The Hero characters are a super motley crew - a missmatch of all manner of shapes and sizes, weapons and abilities. I managed to play it for several hours, mainly getting nowhere fast, before sitting down to type this, and despite the changes of scenery and the very different creatures and monsters that arrive on the scene en masse it isn't a game I can truly say is one I will continue playing. However, it is one I would recommend to my children (aged 30+ to 40) and to my grandchildren (there are 13 of these so too many to document their ages) as they are who can happily sit in front of this game style for hours on end and will master it. They also have better speed and dexterity than I do which allows them to play, manouevre, defeat the hordes and take note of the highly detailed scenes and creatures/monsters.

Their take on this is that it is indeed a classy arcade game, one they would happily play in the seaside arcades for a £pound a go. They were particularly impressed with the Hero characters, a real animated party of characters which wouldn't be out of place being found and/or created in numerous tabletop role-playing games.

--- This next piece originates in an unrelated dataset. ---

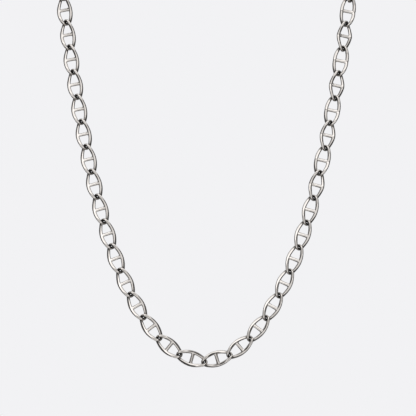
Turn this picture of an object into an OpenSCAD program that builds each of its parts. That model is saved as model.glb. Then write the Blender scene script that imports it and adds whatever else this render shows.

The game auto saves at preset points as you would expect so it isn't one that you can just hit pause and come back later. If you fail your assignment you get to do it again, and again if necessary (and if you are as hopeless as me then again and again too). Seriously this is a beautifully designed, created and animated all action arcade game. It may not be my favourite type of adventure but that doesn't mean I cannot appreciate the beauty of it. Personally, I would suggest that this is a game for the under 25s from about 14 years old plus. It isn't scary, gory, bloody or sexual in content, it is just a good romp amongst the undead, just like any regular Saturday night.